Contraforte

Woodwind instrument
- Hornbostel–Sachs classification: 422.112–71 (Double-reeded aerophone with keys)

Related instruments
- Bassoon; Contrabassoon; Tenoroon; Dulcian;

= Contraforte =

Musical instrument

The contraforte (Kontraforte) is a proprietary instrument with a range similar to the contrabassoon produced by Benedikt Eppelsheim and Guntram Wolf. It is intended to have improved dynamics and intonation over the distinctive but sometimes reticent sound of the conventional contrabassoon. The contraforte uses a different and wider bore than the contrabassoon to produce a distinct tone; the sound is more even in strength and intonation across registers, remaining quite strong into the high register, unlike a contrabassoon. It also lacks the distinct "rattle" of a contrabassoon, although an appropriate reed design can replicate this effect where desired.

Wolf and Eppelsheim developed an accurate bore taper and precise key works in order to simplify fingerings despite the instrument's large size.

In October 2010, Lewis Lipnick, contrabassoonist for the National Symphony Orchestra in Washington, DC, played it in a performance of Beethoven's Symphony No. 9. According to Lipnick, the other members of the orchestra, who used to make jokes about the sound of his old contrabassoon, praised the sound of the contraforte. As the soloist of the Helsinki Philharmonic Orchestra in February 2012, Lipnick also performed Kalevi Aho's extensive Contrabassoon Concerto on the contraforte, and as a solo instrument, it proved to be superior to the traditional contrabassoon, because of its very wide dynamic range, clear and focused intonation. In September 2021, Georg Friedrich Haas' concertante symphonic poem for violin, contraforte and orchestra was premiered during the annual Beethovenfest Bonn.

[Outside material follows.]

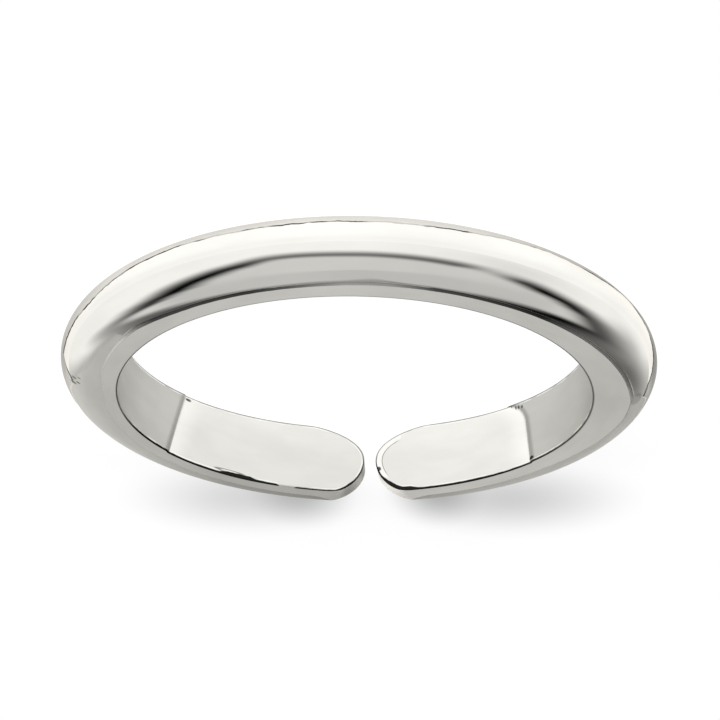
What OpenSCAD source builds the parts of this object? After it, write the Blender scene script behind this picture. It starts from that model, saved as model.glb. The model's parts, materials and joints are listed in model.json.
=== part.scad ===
// Open toe ring: one domed silver band, bent round a toe, with a narrow gap between two tongue ends.
// It lies flat on its lower side. Z is the axis of the toe hole, and the gap faces +Y.
// Millimetres.

/* [Toe hole] */
// Diameter of the round hole for the toe
hole_d = 14; // [12:0.5:20]

/* [Band] */
// Width of the band, along the axis of the hole
band_w = 2.16; // [1.6:0.02:4]
// Thickness of the band, from the hole to the crown of its dome
band_t = 1.82; // [1.4:0.02:2.6]
// Height of the flat sides, from the hole to where the dome begins
side_h = 0.4; // [0.2:0.02:0.6]
// Shift of the dome's axis towards -X, which makes that side of the ring the thicker one
dome_shift_x = 0.1; // [0:0.01:0.2]
// Shift of the dome's axis towards the gap
dome_shift_y = 0.06; // [0:0.01:0.2]

/* [Gap and tongue ends] */
// Width of the gap between the two tips, at the hole
gap_w = 0.35; // [0.1:0.05:2]
// Length of the short rounding on the upper corner of each end
upper_round = 1.25; // [0.6:0.05:2]
// Length of the long rounding on the lower corner of each end
lower_round = 2.2; // [0.6:0.05:3]
// How far past the sides the roundings aim, so that they meet the sides at a slight corner
corner_rise = 0.05; // [0.02:0.01:0.2]
// How far past the sides the dome's rounding towards each tip aims
run_out_rise = 0.08; // [0.02:0.01:0.2]
// How far past the tip that rounding aims, so that it leaves a wall across the tip
run_out_past = 0.1; // [0.05:0.01:0.3]

/* [Pressed pads] */
// Length of the pad inside the +X end, from its tip along the hole
long_pad = 6.4; // [3:0.1:8]
// Length of the pad inside the -X end, from its tip along the hole
short_pad = 5.1; // [3:0.1:8]
// Depth of the pads in the wall of the hole
pad_depth = 0.05; // [0.02:0.01:0.15]

/* [Hidden] */
$fn = 180;
hole_r = hole_d / 2;
half_w = band_w / 2;
dome_h = band_t - side_h;
dome_start = hole_r + side_h;
// Half of the gap, as an angle at the axis of the hole
tip_angle = asin(gap_w / hole_d);
// Distance by which the cutters pass the faces that they cut through
over = 1;
// Radius that lies outside the whole ring
reach = hole_r + band_t + dome_shift_x + dome_shift_y + over;
// Distance by which each end's cutter passes its tip, which is past the middle of the gap at the
// dome and short of the other tip at the hole
past_tip = gap_w * 3 / 4;

// Angle at the axis of the hole for a length along its wall
function wall_angle(length) = length / hole_r * 180 / PI;

// Half of an oval beside the Y axis, as thick as the dome
module half_oval(half_height) {
    intersection() {
        scale([dome_h, half_height])
            circle(1);
        translate([0, -half_height])
            square([dome_h, 2 * half_height]);
    }
}

// Outline of the solid disc that the ring is cut from, beside the Y axis
module disc_outline() {
    translate([0, -half_w])
        square([dome_start, band_w]);
    translate([dome_start, 0])
        half_oval(half_w);
}

// Solid disc with a domed rim, resting on its lower side
module domed_disc() {
    translate([-dome_shift_x, dome_shift_y, half_w])
        rotate_extrude()
            disc_outline();
}

// Round hole for the toe, through both sides
module toe_hole() {
    translate([0, 0, -over])
        cylinder(h = band_w + 2 * over, r = hole_r);
}

// Upper half of a tongue outline, with its tip at the origin and its length along +X
module tongue_half(round_length) {
    intersection() {
        union() {
            translate([round_length, 0])
                scale([round_length, half_w + corner_rise])
                    circle(1);
            translate([round_length, 0])
                square(reach);
        }
        square(reach);
    }
}

// Cuts the +X end to the outline of its tongue, and opens its half of the gap
module outline_cutter() {
    length = past_tip + max(upper_round, lower_round);
    translate([0, reach, 0])
        rotate([90, 0, 0])
            linear_extrude(reach)
                difference() {
                    translate([-past_tip, -half_w - over])
                        square([length, band_w + 2 * over]);
                    tongue_half(upper_round);
                    mirror([0, 1])
                        tongue_half(lower_round);
                }
}

// Rounds the outside of the +X end, where the dome runs out towards the tip
module run_out_cutter() {
    translate([0, dome_start, 0])
        difference() {
            translate([-past_tip, 0, -half_w - over])
                cube([past_tip + dome_h - run_out_past, reach, band_w + 2 * over]);
            translate([dome_h - run_out_past, 0, 0])
                rotate_extrude()
                    half_oval(half_w + run_out_rise);
        }
}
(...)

The part of the contraforte was played by Lorelei Dowling, a member of Klangforum Wien, who is conducting her artistic research at the University of Music and Performing Arts Graz on the question, "How can the contraforte be exploited in the color palette of the 21st century ensemble writing".

== Technical specifications ==
The contraforte has many technical aspects that have not been associated with instruments like the bassoon and contrabassoon.

- The contraforte has a written range from A_{1} to G_{5} (in scientific pitch notation), which sounds as A_{0} to G_{4}.
- Large tone holes allow for a free response and a very large dynamical range.
- The pivot screws lie in synthetic sleeves for silent key actions, and push rods make for easy key action with low friction.
- The half-hole mechanism provides a clean, silent octave for F♯_{3} and G_{3}. There are also well-built automatic octave keys from notes A_{3} to F_{4}.